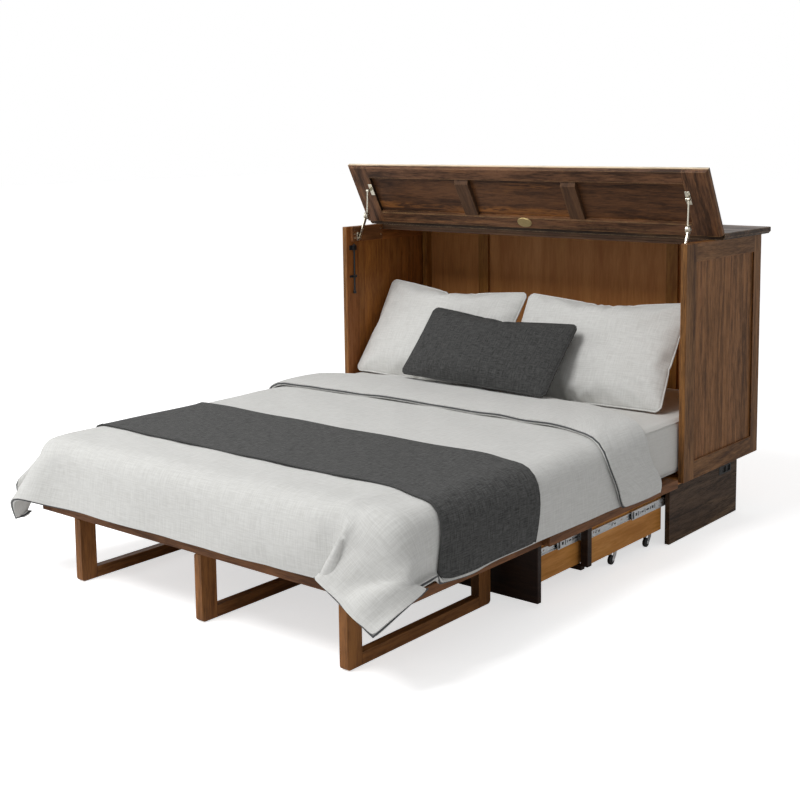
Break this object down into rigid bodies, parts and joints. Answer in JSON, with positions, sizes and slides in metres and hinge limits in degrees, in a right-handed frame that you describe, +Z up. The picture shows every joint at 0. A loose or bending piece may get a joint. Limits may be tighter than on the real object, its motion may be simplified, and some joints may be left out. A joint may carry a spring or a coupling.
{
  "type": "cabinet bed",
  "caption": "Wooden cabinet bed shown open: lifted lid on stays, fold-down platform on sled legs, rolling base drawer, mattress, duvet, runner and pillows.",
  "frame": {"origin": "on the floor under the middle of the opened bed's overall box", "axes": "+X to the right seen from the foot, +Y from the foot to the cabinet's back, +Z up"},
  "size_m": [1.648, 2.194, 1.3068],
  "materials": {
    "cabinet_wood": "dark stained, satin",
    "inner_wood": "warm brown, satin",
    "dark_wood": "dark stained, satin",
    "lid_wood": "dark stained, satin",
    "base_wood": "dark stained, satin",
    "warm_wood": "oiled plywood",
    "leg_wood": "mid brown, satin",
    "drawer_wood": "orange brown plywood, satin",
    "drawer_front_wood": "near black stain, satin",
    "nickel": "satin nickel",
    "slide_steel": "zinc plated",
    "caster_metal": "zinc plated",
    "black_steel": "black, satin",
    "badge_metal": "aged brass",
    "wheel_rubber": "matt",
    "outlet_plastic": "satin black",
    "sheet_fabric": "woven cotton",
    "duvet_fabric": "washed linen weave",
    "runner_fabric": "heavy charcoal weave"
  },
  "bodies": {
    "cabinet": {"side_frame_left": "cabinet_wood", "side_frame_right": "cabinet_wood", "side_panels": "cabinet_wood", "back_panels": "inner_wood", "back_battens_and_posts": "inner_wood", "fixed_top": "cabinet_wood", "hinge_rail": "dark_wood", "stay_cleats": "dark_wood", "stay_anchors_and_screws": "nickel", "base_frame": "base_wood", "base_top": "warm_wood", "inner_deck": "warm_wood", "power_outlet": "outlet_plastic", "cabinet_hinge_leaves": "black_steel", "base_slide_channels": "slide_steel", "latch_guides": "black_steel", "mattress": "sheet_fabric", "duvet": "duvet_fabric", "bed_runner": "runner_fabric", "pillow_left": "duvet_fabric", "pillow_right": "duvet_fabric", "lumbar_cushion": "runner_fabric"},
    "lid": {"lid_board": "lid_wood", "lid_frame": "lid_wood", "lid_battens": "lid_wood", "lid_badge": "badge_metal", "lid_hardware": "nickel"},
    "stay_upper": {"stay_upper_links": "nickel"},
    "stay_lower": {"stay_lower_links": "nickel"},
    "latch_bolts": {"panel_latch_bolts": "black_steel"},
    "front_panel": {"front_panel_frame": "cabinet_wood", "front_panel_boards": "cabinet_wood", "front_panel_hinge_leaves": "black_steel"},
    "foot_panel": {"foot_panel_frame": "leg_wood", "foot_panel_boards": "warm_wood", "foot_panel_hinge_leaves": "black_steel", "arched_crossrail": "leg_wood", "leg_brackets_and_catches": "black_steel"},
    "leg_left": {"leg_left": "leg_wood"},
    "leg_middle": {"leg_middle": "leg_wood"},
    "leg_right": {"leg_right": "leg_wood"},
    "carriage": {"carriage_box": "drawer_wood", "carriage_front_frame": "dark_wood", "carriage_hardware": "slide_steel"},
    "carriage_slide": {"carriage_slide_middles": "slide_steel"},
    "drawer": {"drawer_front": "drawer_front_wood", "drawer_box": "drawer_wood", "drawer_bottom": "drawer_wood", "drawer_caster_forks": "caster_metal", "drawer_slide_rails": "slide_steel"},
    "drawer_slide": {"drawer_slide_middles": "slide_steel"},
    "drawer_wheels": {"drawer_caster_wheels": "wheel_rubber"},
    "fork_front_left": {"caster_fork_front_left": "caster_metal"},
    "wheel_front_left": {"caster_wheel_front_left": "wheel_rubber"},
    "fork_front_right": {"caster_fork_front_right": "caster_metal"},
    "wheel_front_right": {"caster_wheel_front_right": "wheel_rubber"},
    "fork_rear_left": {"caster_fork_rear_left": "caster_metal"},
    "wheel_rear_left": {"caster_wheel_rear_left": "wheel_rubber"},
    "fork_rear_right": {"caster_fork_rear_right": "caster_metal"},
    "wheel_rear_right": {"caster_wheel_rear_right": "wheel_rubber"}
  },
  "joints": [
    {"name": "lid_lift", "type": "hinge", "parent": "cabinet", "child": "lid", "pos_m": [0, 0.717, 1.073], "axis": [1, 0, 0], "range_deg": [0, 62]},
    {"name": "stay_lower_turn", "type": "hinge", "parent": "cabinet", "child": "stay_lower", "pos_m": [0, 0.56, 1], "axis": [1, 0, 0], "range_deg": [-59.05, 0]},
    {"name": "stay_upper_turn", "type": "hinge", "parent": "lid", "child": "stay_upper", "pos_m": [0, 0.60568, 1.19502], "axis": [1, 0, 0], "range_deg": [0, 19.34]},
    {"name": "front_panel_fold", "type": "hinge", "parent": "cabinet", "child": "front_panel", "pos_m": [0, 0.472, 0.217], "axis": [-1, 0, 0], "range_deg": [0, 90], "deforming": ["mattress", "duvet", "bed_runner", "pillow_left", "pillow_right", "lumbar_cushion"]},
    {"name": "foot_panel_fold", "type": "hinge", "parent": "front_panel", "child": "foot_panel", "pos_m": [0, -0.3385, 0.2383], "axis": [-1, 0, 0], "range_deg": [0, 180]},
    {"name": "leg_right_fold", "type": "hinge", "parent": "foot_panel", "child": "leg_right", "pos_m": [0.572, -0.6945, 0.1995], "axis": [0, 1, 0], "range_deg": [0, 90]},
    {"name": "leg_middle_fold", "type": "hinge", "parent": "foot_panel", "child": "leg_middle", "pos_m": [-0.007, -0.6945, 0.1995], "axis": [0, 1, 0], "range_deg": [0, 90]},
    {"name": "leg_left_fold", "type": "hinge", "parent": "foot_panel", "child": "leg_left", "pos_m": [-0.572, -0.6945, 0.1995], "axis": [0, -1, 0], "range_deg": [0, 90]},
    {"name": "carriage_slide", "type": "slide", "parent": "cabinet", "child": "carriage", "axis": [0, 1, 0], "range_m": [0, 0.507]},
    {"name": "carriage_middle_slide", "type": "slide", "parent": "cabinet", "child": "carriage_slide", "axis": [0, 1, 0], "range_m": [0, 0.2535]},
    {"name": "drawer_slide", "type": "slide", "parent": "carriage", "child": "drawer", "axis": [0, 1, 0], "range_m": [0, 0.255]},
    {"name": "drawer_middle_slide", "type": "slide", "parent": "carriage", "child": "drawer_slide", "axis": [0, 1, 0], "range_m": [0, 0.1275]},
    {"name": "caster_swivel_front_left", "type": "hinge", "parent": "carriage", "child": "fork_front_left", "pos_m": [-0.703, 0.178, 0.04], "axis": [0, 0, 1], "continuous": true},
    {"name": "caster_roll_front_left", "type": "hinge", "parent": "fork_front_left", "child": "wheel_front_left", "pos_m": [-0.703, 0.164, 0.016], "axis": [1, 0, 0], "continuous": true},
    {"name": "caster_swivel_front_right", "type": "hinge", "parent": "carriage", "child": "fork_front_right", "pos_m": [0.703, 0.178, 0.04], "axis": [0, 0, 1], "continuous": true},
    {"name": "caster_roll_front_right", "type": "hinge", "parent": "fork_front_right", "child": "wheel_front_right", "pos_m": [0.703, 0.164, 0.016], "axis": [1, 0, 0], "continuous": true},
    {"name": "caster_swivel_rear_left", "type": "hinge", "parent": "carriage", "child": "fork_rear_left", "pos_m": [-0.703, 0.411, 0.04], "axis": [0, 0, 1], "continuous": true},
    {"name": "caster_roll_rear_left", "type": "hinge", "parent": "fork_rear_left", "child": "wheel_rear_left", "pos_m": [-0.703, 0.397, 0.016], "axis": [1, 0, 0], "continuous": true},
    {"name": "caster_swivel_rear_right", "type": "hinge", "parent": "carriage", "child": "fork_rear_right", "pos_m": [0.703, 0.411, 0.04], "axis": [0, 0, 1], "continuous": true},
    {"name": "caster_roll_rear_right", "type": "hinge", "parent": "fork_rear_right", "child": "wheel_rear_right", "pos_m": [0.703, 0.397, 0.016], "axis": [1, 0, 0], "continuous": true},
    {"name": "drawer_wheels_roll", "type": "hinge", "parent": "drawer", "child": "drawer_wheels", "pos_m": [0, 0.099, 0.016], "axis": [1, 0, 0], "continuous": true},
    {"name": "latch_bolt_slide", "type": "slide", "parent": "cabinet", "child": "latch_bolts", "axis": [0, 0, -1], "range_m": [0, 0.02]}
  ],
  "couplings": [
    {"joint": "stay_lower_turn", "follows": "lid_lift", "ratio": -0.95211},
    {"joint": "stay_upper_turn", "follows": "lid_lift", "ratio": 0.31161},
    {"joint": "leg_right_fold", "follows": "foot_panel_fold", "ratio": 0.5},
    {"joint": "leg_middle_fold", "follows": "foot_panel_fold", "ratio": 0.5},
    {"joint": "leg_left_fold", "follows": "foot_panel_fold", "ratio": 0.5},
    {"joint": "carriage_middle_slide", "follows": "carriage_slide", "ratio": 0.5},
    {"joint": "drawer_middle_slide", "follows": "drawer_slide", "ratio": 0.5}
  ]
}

----------------

### Your objective:
Filter the data, keeping only the lines that contain "bodies".

### Answer to the exercise:
Break this object down into rigid bodies, parts and joints. Answer in JSON, with positions, sizes and slides in metres and hinge limits in degrees, in a right-handed frame that you describe, +Z up. The picture shows every joint at 0. A loose or bending piece may get a joint. Limits may be tighter than on the real object, its motion may be simplified, and some joints may be left out. A joint may carry a spring or a coupling.
  "bodies": {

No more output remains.